***** DATASET SECTION

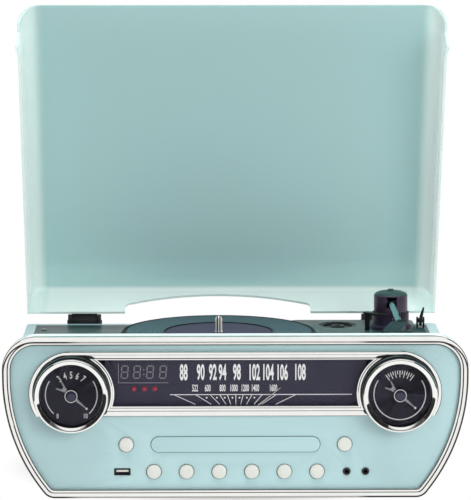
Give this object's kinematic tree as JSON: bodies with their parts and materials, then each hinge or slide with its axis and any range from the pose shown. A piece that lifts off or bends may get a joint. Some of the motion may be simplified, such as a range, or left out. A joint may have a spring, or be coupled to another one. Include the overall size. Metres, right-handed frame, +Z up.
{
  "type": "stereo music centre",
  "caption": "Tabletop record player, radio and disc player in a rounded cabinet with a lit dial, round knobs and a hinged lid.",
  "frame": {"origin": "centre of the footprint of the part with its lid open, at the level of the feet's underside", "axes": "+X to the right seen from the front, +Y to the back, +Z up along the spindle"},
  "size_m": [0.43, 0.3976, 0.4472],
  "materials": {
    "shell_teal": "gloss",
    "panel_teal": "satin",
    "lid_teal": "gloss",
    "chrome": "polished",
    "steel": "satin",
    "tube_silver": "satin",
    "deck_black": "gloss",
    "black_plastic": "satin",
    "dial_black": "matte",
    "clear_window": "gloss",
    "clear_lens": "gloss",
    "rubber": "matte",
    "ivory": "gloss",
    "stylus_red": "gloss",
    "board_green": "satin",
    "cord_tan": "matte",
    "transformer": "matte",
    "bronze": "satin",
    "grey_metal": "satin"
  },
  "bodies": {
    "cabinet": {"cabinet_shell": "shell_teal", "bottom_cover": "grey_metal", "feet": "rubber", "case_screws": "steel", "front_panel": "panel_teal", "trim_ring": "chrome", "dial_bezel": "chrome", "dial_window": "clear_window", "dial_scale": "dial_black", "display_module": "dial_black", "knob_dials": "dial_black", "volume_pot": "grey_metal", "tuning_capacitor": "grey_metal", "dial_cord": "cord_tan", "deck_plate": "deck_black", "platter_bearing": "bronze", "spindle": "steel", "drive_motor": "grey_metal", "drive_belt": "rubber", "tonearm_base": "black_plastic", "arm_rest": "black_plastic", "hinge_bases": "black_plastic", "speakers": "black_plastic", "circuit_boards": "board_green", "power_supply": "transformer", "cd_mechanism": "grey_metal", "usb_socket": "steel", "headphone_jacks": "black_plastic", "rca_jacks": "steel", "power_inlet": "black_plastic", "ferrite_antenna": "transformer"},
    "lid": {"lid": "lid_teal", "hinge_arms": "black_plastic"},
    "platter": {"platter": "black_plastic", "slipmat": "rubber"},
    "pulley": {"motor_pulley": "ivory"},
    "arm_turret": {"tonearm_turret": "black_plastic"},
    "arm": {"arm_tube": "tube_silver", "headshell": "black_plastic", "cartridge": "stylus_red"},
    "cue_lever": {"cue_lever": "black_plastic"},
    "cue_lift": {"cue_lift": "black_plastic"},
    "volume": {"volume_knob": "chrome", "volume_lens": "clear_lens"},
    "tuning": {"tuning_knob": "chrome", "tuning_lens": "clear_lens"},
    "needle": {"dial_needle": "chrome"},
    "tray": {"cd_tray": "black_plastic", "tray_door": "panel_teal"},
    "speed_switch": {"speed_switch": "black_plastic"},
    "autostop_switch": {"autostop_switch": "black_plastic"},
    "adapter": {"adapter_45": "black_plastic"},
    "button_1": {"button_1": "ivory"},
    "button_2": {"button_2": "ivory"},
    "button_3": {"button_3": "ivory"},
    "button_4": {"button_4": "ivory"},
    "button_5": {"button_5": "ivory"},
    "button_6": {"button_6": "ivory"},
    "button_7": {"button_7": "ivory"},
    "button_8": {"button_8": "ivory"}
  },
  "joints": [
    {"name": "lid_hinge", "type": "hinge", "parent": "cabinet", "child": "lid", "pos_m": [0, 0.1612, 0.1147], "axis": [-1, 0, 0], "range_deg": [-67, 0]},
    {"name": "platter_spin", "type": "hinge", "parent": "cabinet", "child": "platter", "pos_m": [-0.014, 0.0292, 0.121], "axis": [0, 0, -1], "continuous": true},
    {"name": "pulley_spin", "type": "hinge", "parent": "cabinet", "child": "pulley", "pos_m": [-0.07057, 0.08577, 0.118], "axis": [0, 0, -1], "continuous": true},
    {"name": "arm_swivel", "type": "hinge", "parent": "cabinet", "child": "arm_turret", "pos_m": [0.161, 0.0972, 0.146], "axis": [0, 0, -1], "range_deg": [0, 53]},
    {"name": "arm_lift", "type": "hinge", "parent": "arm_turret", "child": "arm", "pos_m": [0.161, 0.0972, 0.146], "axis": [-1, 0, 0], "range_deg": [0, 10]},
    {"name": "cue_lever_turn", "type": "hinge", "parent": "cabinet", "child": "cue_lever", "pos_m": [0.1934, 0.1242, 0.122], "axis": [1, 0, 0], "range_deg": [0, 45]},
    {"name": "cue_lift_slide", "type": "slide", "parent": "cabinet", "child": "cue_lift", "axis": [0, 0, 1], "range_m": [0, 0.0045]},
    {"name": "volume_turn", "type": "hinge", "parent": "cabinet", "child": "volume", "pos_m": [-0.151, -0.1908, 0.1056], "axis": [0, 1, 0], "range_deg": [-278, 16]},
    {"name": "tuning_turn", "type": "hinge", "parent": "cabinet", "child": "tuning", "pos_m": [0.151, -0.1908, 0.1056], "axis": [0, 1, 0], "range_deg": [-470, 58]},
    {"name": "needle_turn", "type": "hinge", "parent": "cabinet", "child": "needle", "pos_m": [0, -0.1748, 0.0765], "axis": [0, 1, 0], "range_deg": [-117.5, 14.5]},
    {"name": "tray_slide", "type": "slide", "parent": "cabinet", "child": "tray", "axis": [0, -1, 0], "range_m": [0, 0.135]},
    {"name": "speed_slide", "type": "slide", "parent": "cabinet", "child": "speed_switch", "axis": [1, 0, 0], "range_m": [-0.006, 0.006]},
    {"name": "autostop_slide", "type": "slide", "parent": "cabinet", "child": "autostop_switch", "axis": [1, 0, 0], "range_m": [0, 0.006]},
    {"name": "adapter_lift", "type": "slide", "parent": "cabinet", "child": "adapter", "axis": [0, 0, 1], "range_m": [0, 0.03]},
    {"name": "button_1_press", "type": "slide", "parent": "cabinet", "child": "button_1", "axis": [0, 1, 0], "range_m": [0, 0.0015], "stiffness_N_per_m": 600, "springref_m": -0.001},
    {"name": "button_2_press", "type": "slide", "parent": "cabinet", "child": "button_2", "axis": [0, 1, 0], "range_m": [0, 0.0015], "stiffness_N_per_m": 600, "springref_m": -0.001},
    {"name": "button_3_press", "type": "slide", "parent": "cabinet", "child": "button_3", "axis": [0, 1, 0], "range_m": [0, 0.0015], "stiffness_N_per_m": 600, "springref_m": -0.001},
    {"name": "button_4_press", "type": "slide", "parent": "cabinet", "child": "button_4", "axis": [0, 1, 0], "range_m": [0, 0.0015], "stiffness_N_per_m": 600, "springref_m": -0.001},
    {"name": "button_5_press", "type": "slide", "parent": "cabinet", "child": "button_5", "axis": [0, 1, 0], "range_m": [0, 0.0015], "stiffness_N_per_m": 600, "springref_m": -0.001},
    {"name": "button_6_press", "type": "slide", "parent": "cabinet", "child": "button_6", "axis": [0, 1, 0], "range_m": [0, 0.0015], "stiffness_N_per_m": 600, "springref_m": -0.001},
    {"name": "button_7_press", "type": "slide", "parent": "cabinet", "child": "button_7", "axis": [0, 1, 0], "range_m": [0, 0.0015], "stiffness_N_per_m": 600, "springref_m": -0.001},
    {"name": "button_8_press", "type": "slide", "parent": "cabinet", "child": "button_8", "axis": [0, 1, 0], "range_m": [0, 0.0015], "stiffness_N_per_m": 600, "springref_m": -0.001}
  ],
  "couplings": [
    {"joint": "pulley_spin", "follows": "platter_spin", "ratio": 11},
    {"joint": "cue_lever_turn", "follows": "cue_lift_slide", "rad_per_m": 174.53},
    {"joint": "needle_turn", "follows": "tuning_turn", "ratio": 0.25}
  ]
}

**********

**DESCRIPTION OF THE TASK:** Write out the entire listing exactly.

**WRITTEN RESPONSE:**
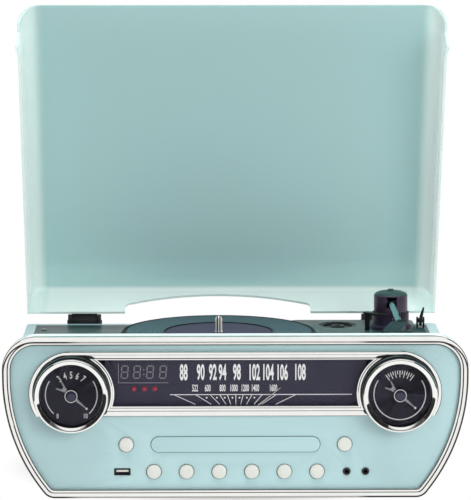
Give this object's kinematic tree as JSON: bodies with their parts and materials, then each hinge or slide with its axis and any range from the pose shown. A piece that lifts off or bends may get a joint. Some of the motion may be simplified, such as a range, or left out. A joint may have a spring, or be coupled to another one. Include the overall size. Metres, right-handed frame, +Z up.
{
  "type": "stereo music centre",
  "caption": "Tabletop record player, radio and disc player in a rounded cabinet with a lit dial, round knobs and a hinged lid.",
  "frame": {"origin": "centre of the footprint of the part with its lid open, at the level of the feet's underside", "axes": "+X to the right seen from the front, +Y to the back, +Z up along the spindle"},
  "size_m": [0.43, 0.3976, 0.4472],
  "materials": {
    "shell_teal": "gloss",
    "panel_teal": "satin",
    "lid_teal": "gloss",
    "chrome": "polished",
    "steel": "satin",
    "tube_silver": "satin",
    "deck_black": "gloss",
    "black_plastic": "satin",
    "dial_black": "matte",
    "clear_window": "gloss",
    "clear_lens": "gloss",
    "rubber": "matte",
    "ivory": "gloss",
    "stylus_red": "gloss",
    "board_green": "satin",
    "cord_tan": "matte",
    "transformer": "matte",
    "bronze": "satin",
    "grey_metal": "satin"
  },
  "bodies": {
    "cabinet": {"cabinet_shell": "shell_teal", "bottom_cover": "grey_metal", "feet": "rubber", "case_screws": "steel", "front_panel": "panel_teal", "trim_ring": "chrome", "dial_bezel": "chrome", "dial_window": "clear_window", "dial_scale": "dial_black", "display_module": "dial_black", "knob_dials": "dial_black", "volume_pot": "grey_metal", "tuning_capacitor": "grey_metal", "dial_cord": "cord_tan", "deck_plate": "deck_black", "platter_bearing": "bronze", "spindle": "steel", "drive_motor": "grey_metal", "drive_belt": "rubber", "tonearm_base": "black_plastic", "arm_rest": "black_plastic", "hinge_bases": "black_plastic", "speakers": "black_plastic", "circuit_boards": "board_green", "power_supply": "transformer", "cd_mechanism": "grey_metal", "usb_socket": "steel", "headphone_jacks": "black_plastic", "rca_jacks": "steel", "power_inlet": "black_plastic", "ferrite_antenna": "transformer"},
    "lid": {"lid": "lid_teal", "hinge_arms": "black_plastic"},
    "platter": {"platter": "black_plastic", "slipmat": "rubber"},
    "pulley": {"motor_pulley": "ivory"},
    "arm_turret": {"tonearm_turret": "black_plastic"},
    "arm": {"arm_tube": "tube_silver", "headshell": "black_plastic", "cartridge": "stylus_red"},
    "cue_lever": {"cue_lever": "black_plastic"},
    "cue_lift": {"cue_lift": "black_plastic"},
    "volume": {"volume_knob": "chrome", "volume_lens": "clear_lens"},
    "tuning": {"tuning_knob": "chrome", "tuning_lens": "clear_lens"},
    "needle": {"dial_needle": "chrome"},
    "tray": {"cd_tray": "black_plastic", "tray_door": "panel_teal"},
    "speed_switch": {"speed_switch": "black_plastic"},
    "autostop_switch": {"autostop_switch": "black_plastic"},
    "adapter": {"adapter_45": "black_plastic"},
    "button_1": {"button_1": "ivory"},
    "button_2": {"button_2": "ivory"},
    "button_3": {"button_3": "ivory"},
    "button_4": {"button_4": "ivory"},
    "button_5": {"button_5": "ivory"},
    "button_6": {"button_6": "ivory"},
    "button_7": {"button_7": "ivory"},
    "button_8": {"button_8": "ivory"}
  },
  "joints": [
    {"name": "lid_hinge", "type": "hinge", "parent": "cabinet", "child": "lid", "pos_m": [0, 0.1612, 0.1147], "axis": [-1, 0, 0], "range_deg": [-67, 0]},
    {"name": "platter_spin", "type": "hinge", "parent": "cabinet", "child": "platter", "pos_m": [-0.014, 0.0292, 0.121], "axis": [0, 0, -1], "continuous": true},
    {"name": "pulley_spin", "type": "hinge", "parent": "cabinet", "child": "pulley", "pos_m": [-0.07057, 0.08577, 0.118], "axis": [0, 0, -1], "continuous": true},
    {"name": "arm_swivel", "type": "hinge", "parent": "cabinet", "child": "arm_turret", "pos_m": [0.161, 0.0972, 0.146], "axis": [0, 0, -1], "range_deg": [0, 53]},
    {"name": "arm_lift", "type": "hinge", "parent": "arm_turret", "child": "arm", "pos_m": [0.161, 0.0972, 0.146], "axis": [-1, 0, 0], "range_deg": [0, 10]},
    {"name": "cue_lever_turn", "type": "hinge", "parent": "cabinet", "child": "cue_lever", "pos_m": [0.1934, 0.1242, 0.122], "axis": [1, 0, 0], "range_deg": [0, 45]},
    {"name": "cue_lift_slide", "type": "slide", "parent": "cabinet", "child": "cue_lift", "axis": [0, 0, 1], "range_m": [0, 0.0045]},
    {"name": "volume_turn", "type": "hinge", "parent": "cabinet", "child": "volume", "pos_m": [-0.151, -0.1908, 0.1056], "axis": [0, 1, 0], "range_deg": [-278, 16]},
    {"name": "tuning_turn", "type": "hinge", "parent": "cabinet", "child": "tuning", "pos_m": [0.151, -0.1908, 0.1056], "axis": [0, 1, 0], "range_deg": [-470, 58]},
    {"name": "needle_turn", "type": "hinge", "parent": "cabinet", "child": "needle", "pos_m": [0, -0.1748, 0.0765], "axis": [0, 1, 0], "range_deg": [-117.5, 14.5]},
    {"name": "tray_slide", "type": "slide", "parent": "cabinet", "child": "tray", "axis": [0, -1, 0], "range_m": [0, 0.135]},
    {"name": "speed_slide", "type": "slide", "parent": "cabinet", "child": "speed_switch", "axis": [1, 0, 0], "range_m": [-0.006, 0.006]},
    {"name": "autostop_slide", "type": "slide", "parent": "cabinet", "child": "autostop_switch", "axis": [1, 0, 0], "range_m": [0, 0.006]},
    {"name": "adapter_lift", "type": "slide", "parent": "cabinet", "child": "adapter", "axis": [0, 0, 1], "range_m": [0, 0.03]},
    {"name": "button_1_press", "type": "slide", "parent": "cabinet", "child": "button_1", "axis": [0, 1, 0], "range_m": [0, 0.0015], "stiffness_N_per_m": 600, "springref_m": -0.001},
    {"name": "button_2_press", "type": "slide", "parent": "cabinet", "child": "button_2", "axis": [0, 1, 0], "range_m": [0, 0.0015], "stiffness_N_per_m": 600, "springref_m": -0.001},
    {"name": "button_3_press", "type": "slide", "parent": "cabinet", "child": "button_3", "axis": [0, 1, 0], "range_m": [0, 0.0015], "stiffness_N_per_m": 600, "springref_m": -0.001},
    {"name": "button_4_press", "type": "slide", "parent": "cabinet", "child": "button_4", "axis": [0, 1, 0], "range_m": [0, 0.0015], "stiffness_N_per_m": 600, "springref_m": -0.001},
    {"name": "button_5_press", "type": "slide", "parent": "cabinet", "child": "button_5", "axis": [0, 1, 0], "range_m": [0, 0.0015], "stiffness_N_per_m": 600, "springref_m": -0.001},
    {"name": "button_6_press", "type": "slide", "parent": "cabinet", "child": "button_6", "axis": [0, 1, 0], "range_m": [0, 0.0015], "stiffness_N_per_m": 600, "springref_m": -0.001},
    {"name": "button_7_press", "type": "slide", "parent": "cabinet", "child": "button_7", "axis": [0, 1, 0], "range_m": [0, 0.0015], "stiffness_N_per_m": 600, "springref_m": -0.001},
    {"name": "button_8_press", "type": "slide", "parent": "cabinet", "child": "button_8", "axis": [0, 1, 0], "range_m": [0, 0.0015], "stiffness_N_per_m": 600, "springref_m": -0.001}
  ],
  "couplings": [
    {"joint": "pulley_spin", "follows": "platter_spin", "ratio": 11},
    {"joint": "cue_lever_turn", "follows": "cue_lift_slide", "rad_per_m": 174.53},
    {"joint": "needle_turn", "follows": "tuning_turn", "ratio": 0.25}
  ]
}